Profile: Desires flexibility
While many donors find the predictability of DGA payments reassuring, others want flexibility regarding when payments begin and the amount of those payments. For example, they may not know when they will retire and would prefer to decide on a payment start date when they are more certain of when they will stop working.
The flexible gift annuity (FGA), a variation of a deferred gift annuity, may be just what these donors are looking for. The FGA works like a DGA, but does not lock in a payment start date and amount on the date of gift. Rather, it includes a schedule of possible payment start dates from which the annuitant can choose at any time before payments begin. The later the payment start date chosen, the greater the annuity amount your charity will pay. A typical FGA elective payment schedule for a 55 year-old contemplating a $50,000 gift on 6/24/2013 might look like this:
Flexible Gift Annuity (Model)
Payment Commence Date |
Annual Annuity Amount |
6/30/2018 |
$2,550,00 |
6/30/2019 |
$2,650.00 |
6/30/2020 |
$2,800.00 |
6/30/2021 |
$2,900.00 |
6/30/2022 |
$3,050.00 |
6/30/2023 |
$3,200.00 |
6/30/2024 |
$3,400.00 |
6/30/2025 |
$3,500.00 |
6/30/2026 |
$3,700.00 |
6/30/2027 |
$3,900.00 |
6/30/2028 |
$4,100.00 |
Under the above schedule, our 55 year-old could start receiving payments any time from age 65 to 75. While she may not be sure exactly when she will want payments to start, she can be confident that it will be sometime during that 10-year span. In addition to receiving payments that start when she wants them to start, she will earn a substantial income tax deduction and some of each payment will be tax-free throughout her life expectancy. Her deduction will be the same regardless of which payment start date she ultimately chooses.
Profile: Desires inflation protection
Some donors with a long life expectancy may not find the promise of fixed payments so appealing.
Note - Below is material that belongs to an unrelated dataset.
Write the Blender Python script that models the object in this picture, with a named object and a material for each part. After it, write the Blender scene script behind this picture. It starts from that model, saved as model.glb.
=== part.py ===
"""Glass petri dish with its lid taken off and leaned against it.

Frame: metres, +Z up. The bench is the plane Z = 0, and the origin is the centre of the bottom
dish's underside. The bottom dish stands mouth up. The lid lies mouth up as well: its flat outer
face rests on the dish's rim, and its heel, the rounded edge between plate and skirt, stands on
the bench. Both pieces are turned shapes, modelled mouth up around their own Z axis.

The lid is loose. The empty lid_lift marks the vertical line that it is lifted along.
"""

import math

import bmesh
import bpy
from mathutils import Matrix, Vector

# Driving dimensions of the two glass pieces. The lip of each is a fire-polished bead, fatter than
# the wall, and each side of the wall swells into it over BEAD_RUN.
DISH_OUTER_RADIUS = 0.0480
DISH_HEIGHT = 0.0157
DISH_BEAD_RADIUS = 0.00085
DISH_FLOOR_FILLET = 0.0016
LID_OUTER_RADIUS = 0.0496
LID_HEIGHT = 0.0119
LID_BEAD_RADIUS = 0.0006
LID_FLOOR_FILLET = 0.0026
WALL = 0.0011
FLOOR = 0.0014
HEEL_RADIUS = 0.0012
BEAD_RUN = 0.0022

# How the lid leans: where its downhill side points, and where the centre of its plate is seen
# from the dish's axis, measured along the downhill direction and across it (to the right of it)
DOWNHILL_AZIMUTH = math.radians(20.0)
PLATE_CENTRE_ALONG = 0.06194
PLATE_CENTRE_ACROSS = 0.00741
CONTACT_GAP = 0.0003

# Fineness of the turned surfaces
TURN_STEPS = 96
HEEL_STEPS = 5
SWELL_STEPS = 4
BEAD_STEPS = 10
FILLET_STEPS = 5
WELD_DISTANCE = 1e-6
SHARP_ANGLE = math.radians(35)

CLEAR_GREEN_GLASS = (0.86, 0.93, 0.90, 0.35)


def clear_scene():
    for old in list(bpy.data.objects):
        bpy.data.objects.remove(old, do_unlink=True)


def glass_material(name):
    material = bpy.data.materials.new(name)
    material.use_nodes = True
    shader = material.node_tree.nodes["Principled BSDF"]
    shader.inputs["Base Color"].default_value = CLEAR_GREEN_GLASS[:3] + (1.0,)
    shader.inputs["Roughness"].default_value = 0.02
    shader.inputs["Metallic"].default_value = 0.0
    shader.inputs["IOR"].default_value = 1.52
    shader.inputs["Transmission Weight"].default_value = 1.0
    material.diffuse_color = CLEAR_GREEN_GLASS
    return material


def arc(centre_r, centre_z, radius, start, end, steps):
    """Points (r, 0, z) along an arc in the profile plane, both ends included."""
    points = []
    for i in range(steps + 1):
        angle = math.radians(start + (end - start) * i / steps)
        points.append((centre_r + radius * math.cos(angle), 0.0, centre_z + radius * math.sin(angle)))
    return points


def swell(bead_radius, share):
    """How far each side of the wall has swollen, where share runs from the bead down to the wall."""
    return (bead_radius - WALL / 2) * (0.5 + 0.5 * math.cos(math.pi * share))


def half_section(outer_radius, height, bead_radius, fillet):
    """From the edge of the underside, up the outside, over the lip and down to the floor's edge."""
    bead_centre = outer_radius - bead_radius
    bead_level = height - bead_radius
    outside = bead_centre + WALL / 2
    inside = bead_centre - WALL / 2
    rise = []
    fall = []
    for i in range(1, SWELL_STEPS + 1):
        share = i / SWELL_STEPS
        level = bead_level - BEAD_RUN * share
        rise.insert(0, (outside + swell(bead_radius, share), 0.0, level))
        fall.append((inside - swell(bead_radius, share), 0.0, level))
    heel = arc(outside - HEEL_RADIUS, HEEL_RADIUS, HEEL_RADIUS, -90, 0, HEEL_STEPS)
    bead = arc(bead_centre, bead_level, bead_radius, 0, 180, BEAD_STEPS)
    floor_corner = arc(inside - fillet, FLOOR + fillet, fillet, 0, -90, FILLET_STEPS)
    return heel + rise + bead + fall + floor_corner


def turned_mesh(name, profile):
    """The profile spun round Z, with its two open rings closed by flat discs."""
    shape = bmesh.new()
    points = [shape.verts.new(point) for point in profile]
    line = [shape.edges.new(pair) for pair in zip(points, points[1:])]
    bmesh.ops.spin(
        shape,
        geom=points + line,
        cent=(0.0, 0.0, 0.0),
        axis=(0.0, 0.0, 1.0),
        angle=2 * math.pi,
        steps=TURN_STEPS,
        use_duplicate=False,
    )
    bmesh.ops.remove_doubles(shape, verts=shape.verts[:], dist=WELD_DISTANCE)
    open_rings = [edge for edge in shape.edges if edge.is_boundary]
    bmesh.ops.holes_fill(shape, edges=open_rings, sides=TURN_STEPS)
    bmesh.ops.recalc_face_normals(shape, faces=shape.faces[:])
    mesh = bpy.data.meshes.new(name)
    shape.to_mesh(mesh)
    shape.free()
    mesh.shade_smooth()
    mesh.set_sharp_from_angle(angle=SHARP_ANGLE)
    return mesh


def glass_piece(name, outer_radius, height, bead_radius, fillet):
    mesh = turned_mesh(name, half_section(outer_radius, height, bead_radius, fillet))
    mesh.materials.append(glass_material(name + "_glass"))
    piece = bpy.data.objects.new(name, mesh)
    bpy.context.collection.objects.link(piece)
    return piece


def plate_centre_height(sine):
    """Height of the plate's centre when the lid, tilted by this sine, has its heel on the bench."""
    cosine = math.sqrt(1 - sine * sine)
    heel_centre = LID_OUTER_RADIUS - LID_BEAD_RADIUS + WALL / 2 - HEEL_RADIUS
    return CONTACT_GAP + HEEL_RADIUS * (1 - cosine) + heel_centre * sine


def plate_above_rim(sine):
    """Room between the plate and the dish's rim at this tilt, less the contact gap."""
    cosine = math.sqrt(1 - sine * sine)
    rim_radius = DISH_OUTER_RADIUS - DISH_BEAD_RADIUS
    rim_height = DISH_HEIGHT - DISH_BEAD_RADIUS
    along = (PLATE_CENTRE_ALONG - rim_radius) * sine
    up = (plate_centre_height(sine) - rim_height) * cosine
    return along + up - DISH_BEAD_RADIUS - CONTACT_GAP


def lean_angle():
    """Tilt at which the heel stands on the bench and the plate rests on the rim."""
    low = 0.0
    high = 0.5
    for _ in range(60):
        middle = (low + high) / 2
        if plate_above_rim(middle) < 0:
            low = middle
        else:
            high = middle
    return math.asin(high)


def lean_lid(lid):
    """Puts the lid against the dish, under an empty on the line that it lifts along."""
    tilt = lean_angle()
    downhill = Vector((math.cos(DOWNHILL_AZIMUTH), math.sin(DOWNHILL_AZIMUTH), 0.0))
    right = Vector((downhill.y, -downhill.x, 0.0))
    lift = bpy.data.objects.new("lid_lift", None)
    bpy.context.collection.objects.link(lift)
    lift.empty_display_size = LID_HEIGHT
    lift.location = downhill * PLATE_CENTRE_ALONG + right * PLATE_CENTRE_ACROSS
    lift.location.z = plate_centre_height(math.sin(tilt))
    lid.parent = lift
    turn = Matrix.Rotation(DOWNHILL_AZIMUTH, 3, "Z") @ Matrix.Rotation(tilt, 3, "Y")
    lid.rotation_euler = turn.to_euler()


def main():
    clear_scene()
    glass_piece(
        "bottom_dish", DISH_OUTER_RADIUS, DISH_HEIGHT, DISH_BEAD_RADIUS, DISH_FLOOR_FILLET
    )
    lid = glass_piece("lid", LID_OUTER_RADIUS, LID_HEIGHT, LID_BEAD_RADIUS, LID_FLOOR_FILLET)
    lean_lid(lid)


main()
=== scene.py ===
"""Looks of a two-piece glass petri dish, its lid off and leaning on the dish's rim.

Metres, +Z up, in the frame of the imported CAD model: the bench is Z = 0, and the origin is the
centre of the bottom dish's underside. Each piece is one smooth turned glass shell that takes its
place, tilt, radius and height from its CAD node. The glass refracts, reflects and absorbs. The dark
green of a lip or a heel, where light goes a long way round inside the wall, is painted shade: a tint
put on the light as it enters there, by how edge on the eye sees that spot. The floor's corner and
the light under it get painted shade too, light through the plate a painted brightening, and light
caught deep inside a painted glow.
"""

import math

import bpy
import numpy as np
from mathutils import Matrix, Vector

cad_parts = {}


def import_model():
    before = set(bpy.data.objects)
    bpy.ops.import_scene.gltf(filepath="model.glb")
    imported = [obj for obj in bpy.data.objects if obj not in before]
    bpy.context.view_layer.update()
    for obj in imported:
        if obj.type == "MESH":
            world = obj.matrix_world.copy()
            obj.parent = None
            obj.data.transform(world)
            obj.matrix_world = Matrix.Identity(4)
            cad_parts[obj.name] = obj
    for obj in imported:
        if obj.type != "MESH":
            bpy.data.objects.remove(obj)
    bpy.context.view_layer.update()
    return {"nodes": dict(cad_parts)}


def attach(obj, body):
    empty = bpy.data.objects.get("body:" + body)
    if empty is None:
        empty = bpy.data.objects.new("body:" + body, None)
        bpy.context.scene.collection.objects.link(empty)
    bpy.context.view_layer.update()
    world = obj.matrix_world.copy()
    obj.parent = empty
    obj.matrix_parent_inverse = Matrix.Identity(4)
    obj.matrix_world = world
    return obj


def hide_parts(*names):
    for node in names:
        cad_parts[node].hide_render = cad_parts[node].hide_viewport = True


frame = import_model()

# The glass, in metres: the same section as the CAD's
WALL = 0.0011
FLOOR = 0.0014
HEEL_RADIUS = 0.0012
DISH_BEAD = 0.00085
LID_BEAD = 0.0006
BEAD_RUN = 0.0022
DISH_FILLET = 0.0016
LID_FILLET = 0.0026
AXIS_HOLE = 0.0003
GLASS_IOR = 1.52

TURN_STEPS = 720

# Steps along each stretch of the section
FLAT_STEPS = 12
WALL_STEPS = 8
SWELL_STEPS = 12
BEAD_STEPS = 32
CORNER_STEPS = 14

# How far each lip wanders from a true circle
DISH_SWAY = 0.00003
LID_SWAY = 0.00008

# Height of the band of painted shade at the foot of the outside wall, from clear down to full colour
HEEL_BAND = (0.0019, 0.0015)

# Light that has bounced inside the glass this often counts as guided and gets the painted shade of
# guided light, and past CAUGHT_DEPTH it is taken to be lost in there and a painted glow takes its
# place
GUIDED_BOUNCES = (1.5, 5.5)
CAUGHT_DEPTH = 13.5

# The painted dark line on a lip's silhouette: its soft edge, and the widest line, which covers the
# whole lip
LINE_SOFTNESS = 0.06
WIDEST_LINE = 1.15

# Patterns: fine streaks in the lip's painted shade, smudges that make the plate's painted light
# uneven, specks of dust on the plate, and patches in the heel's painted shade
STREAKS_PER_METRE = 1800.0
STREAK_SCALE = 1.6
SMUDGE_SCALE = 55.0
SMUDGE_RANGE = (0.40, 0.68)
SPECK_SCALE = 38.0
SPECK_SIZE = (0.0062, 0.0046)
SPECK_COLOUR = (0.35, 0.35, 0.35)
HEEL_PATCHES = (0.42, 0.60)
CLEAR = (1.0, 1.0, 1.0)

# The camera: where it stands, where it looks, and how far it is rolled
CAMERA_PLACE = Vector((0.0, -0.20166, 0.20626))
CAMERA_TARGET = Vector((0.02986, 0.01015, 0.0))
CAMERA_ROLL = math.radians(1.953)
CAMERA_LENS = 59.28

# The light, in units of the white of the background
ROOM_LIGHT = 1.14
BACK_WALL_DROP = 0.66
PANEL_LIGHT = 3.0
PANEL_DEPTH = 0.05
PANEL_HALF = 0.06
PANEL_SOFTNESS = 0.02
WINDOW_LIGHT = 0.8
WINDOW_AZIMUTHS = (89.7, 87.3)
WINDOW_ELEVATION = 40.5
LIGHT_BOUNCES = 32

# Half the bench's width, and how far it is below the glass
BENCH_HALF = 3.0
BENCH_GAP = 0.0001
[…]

They may worry about the potential effects of inflation on the buying power of those dollars over the decades to come. For these donors, a flip unitrust may be more attractive than either a DGA or FGA. A flip unitrust has the same ability to start distributing substantial income in the year the donor chooses, but also has the potential to increase its distributions over time.
A flip unitrust works this way: It starts out as a net income unitrust that distributes either its stated unitrust percentage or its net income for the year, whichever is LESS. If the trust earns no net income, it makes no distribution. Starting in the year following a chosen triggering event, which can be a particular date, the trust becomes a standard unitrust that distributes a specified percentage of its value each year, regardless of its net income. This feature can be very useful in the context of a donor who is looking to supplement retirement income.
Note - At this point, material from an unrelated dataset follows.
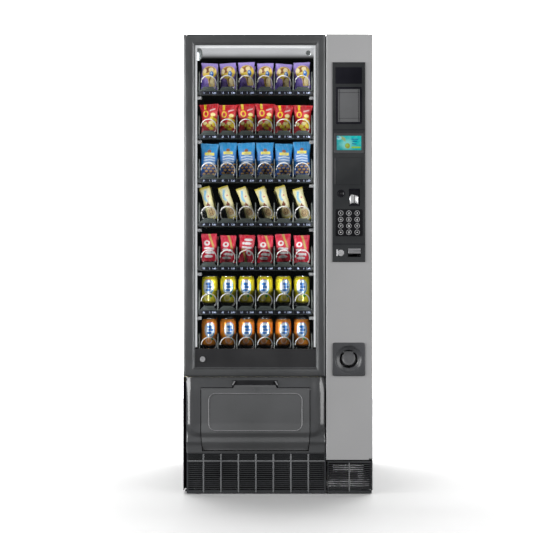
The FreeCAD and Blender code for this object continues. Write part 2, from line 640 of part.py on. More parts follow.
def control_module():
    """Black moulded fascia of the payment column, hollow from behind."""
    face = block((MODULE_LEFT, MODULE_RIGHT), (MODULE_FACE, DOOR_FACE), (MODULE_BOTTOM, MODULE_TOP))
    face = face.makeFillet(2.0, [e for e in face.Edges if abs(e.BoundBox.YMax - MODULE_FACE) < 0.01])
    body = block((MODULE_LEFT + 3.5, MODULE_RIGHT - 3.5), (DOOR_FACE, DOOR_FACE + MODULE_DEPTH),
                 (MODULE_BOTTOM + 3.5, MODULE_TOP - 3.5))
    hollow = block((MODULE_LEFT + 7, MODULE_RIGHT - 7),
                   (MODULE_FACE + MODULE_WALL, DOOR_FACE + MODULE_DEPTH + 1),
                   (MODULE_BOTTOM + 7, MODULE_TOP - 7))
    module = face.fuse(body).cut(hollow)
    cuts = [block((MODULE_LEFT - 1, MODULE_RIGHT + 1), (MODULE_FACE - 1, MODULE_FACE + 1.5),
                  (z - 0.7, z + 0.7))
            for z in SEAM_HEIGHTS]
    cuts += [recess((227, 335), (1630, 1698), 1.0, 3.0),
             recess((230, 334), (1471, 1619), 1.6, 4.0),
             recess((235, 329), (1476, 1614), 2.6, 3.0),
             recess((221, 341), (1354, 1436), 1.0, 4.0),
             recess((231, 334), (1228, 1339), 1.0, 4.0),
             recess((229, 337), (1025, 1133), 1.5, 5.0)]
    cuts += [rod((x, MODULE_FACE - 1, z), ALONG_Y, KEY_RADIUS + MOVING_GAP, 20.0) for x, z in key_centres()]
    cuts += [block((232, 333), (MODULE_FACE - 1, MODULE_FACE + MODULE_WALL + 1), (1366, 1426)),
             rod((REJECT_X, MODULE_FACE - 1, REJECT_Z), ALONG_Y, REJECT_RADIUS + MOVING_GAP, 20.0),
             rod((COLUMN_LOCK_X, MODULE_FACE - 1, COLUMN_LOCK_Z), ALONG_Y,
                 COLUMN_LOCK_RADIUS + MOVING_GAP, 20.0),
             block((281, 327), (MODULE_FACE - 1, MODULE_FACE + MODULE_WALL + 1), (1145, 1215)),
             block((279, 329), (MODULE_FACE - 1, MODULE_FACE + MODULE_WALL + 1), (943, 955)),
             recess((276, 332), (939, 978), 1.0, 2.0)]
    return module.cut(Part.makeCompound(cuts))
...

For example, our 55 year-old donor could create a $100,000 5% flip unitrust with a triggering event that is the last day of the year in which the donor will turn 65. During the first 10 years of the trust, the trustee could invest predominantly in growth-oriented securities that pay little or no dividends. Once the trust flips payment methods, the trustee could pursue a balanced investment approach and distribute 5% of the trust's value every year thereafter, no matter what. The payments will then reflect the value of the trust's principal: if the principal grows, the payments will grow, too. The payments would look like this if the trust is able to earn 1% income and 7% appreciation annually:
Flip Unitrust (Model)
Year End |
Before Tax Principal |
Beneficiary Income |
2013 |
$100,000 |
|
2014 |
$107,000 |
$1,000 |
2015 |
114,490 |
1,070 |
2016 |
122,504 |
1,145 |
2017 |
131,080 |
1,225 |
2018 |
140,255 |
1,311 |
2019 |
150,073 |
1,403 |
2020 |
160,578 |
1,501 |
2021 |
171,819 |
1,606 |
2022 |
183,846 |
1,718 |
2023 |
196,715 |
1,838 |
2024 |
202,617 |
9,836 |
2025 |
208,617 |
10,131 |
2026 |
214,956 |
10,435 |
You can see that payments are modest through 2023, jump dramatically after the trust flips payment methods, then grow steadily thereafter as trust value continues to increase. There is, of course, the risk that trust value will go down - and payments along with it. This means the flip unitrust solution will appeal only to those donors for whom the possibility of increasing payments over time outweighs the risk that those payments could shrink over time instead.
It is also worth noting that the complexities of creating and administering a flip unitrust mean that they require a far greater funding amount to be cost-effective. Most charities that offer to manage these trusts themselves set a minimum threshold of $100,000 - $250,000. In contrast, most charities set their minimum acceptable DGA amount at $10,000 - $25,000.
Conclusion
Life income gifts offer solutions to financial and retirement planning that outright gifts cannot address. One situation they can address very nicely is a donor's desire to supplement retirement income with additional cash flow. From a development point of view, the techniques discussed in this post have the added benefit of widening the pool of prospects to which your planned giving program can appeal.